◆ Stored rows
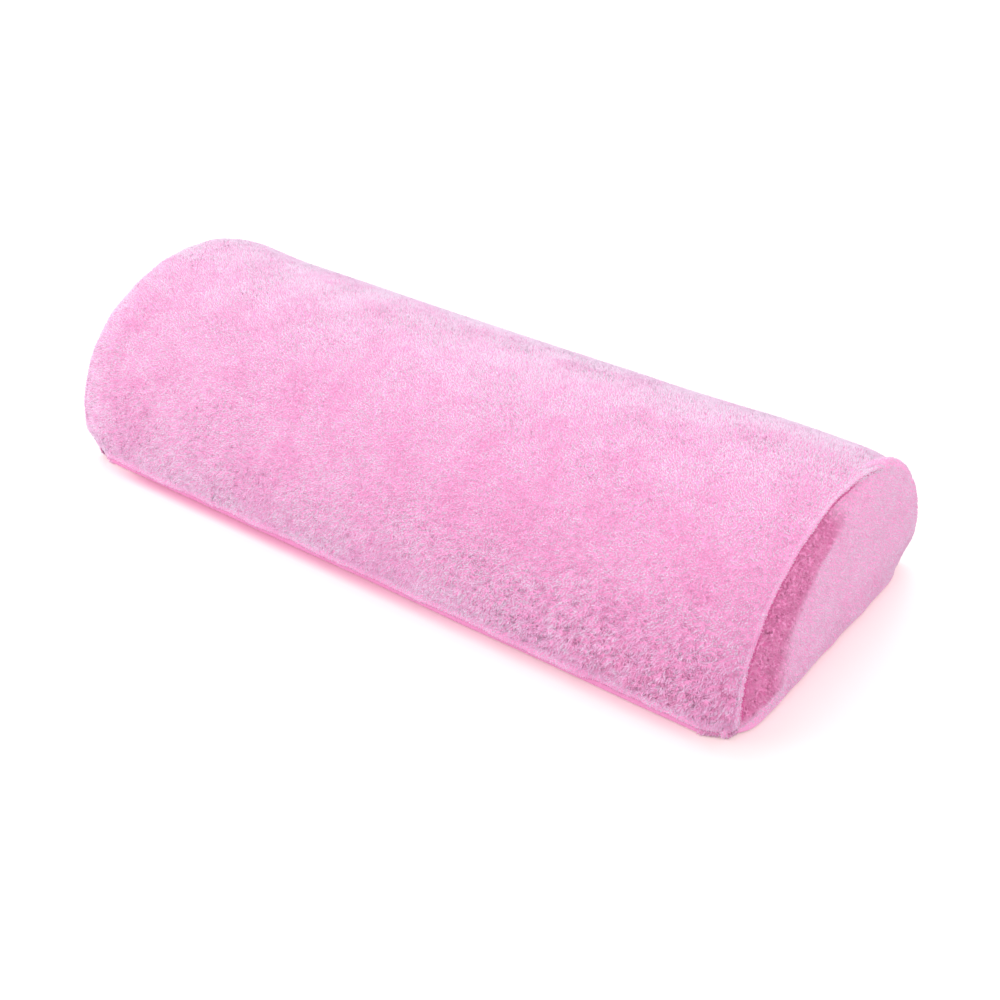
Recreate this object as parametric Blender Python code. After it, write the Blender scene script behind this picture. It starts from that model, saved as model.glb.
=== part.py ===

==

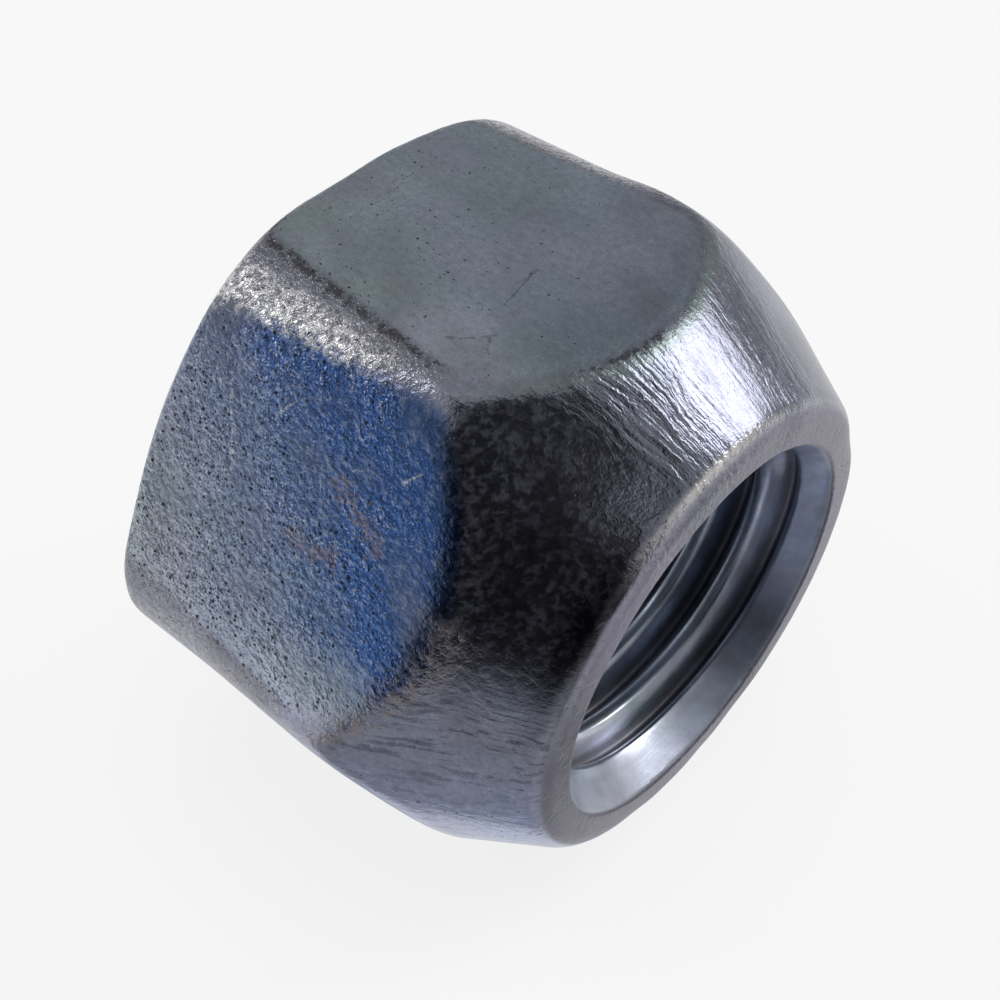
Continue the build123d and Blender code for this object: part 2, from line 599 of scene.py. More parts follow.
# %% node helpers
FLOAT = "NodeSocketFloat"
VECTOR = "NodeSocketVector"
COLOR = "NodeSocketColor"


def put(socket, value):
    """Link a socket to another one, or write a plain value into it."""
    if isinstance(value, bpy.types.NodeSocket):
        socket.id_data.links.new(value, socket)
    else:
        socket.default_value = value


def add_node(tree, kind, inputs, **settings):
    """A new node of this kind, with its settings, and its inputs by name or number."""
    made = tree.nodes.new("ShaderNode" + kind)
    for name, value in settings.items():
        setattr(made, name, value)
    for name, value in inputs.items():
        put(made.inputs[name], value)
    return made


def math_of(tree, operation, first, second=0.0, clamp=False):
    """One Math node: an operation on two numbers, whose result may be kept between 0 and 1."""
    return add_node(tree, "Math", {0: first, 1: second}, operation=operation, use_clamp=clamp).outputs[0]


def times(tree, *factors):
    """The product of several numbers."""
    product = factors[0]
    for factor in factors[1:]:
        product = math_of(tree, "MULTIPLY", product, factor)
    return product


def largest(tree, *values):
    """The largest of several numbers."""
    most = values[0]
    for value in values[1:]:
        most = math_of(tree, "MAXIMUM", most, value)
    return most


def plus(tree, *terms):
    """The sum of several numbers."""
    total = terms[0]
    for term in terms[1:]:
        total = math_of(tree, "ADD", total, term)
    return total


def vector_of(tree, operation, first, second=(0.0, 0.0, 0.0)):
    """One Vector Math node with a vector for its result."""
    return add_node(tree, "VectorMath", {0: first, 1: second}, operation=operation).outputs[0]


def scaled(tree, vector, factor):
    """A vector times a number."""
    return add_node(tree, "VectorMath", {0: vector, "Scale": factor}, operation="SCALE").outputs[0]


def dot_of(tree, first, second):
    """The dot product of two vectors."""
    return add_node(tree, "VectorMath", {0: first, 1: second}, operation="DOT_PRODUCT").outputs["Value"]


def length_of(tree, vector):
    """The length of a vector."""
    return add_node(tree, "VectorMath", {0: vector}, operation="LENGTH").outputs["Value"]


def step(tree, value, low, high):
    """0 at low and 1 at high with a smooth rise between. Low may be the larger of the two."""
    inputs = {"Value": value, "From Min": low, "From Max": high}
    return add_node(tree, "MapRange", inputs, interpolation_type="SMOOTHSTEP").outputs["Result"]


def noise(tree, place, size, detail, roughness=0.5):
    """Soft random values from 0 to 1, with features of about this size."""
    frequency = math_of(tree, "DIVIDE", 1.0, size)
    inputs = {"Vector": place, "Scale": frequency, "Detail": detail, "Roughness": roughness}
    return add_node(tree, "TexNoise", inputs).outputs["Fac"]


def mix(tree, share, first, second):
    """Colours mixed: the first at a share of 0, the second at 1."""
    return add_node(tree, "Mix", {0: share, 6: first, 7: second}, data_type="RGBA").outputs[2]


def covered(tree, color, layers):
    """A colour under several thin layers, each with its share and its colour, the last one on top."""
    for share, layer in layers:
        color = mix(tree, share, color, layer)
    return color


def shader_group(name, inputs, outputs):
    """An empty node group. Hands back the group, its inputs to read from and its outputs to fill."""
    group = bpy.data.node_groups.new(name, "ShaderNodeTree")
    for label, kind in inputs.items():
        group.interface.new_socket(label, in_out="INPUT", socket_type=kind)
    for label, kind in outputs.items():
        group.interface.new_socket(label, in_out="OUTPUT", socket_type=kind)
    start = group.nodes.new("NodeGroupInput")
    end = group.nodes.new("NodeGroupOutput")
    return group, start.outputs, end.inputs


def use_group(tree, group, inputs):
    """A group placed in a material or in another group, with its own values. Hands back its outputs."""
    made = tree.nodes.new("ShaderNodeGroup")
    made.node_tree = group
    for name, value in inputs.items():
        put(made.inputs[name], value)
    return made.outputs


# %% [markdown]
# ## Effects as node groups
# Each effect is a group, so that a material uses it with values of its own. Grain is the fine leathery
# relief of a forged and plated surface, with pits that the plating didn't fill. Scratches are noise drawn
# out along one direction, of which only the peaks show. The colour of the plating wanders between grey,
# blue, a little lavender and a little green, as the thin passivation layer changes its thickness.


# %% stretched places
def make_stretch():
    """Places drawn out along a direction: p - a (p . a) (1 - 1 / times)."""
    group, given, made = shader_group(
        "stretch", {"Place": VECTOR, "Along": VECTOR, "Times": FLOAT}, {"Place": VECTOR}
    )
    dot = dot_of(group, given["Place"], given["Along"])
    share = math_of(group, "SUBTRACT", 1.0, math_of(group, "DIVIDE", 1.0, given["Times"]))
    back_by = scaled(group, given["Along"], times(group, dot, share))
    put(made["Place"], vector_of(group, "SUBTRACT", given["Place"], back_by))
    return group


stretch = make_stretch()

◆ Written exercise
Within the listing above, give again exactly every line from the line with "Continue the build123d" through the line with "socket.default_value = value", both included, and no other line.

◆ Written solution
Continue the build123d and Blender code for this object: part 2, from line 599 of scene.py. More parts follow.
# %% node helpers
FLOAT = "NodeSocketFloat"
VECTOR = "NodeSocketVector"
COLOR = "NodeSocketColor"


def put(socket, value):
    """Link a socket to another one, or write a plain value into it."""
    if isinstance(value, bpy.types.NodeSocket):
        socket.id_data.links.new(value, socket)
    else:
        socket.default_value = value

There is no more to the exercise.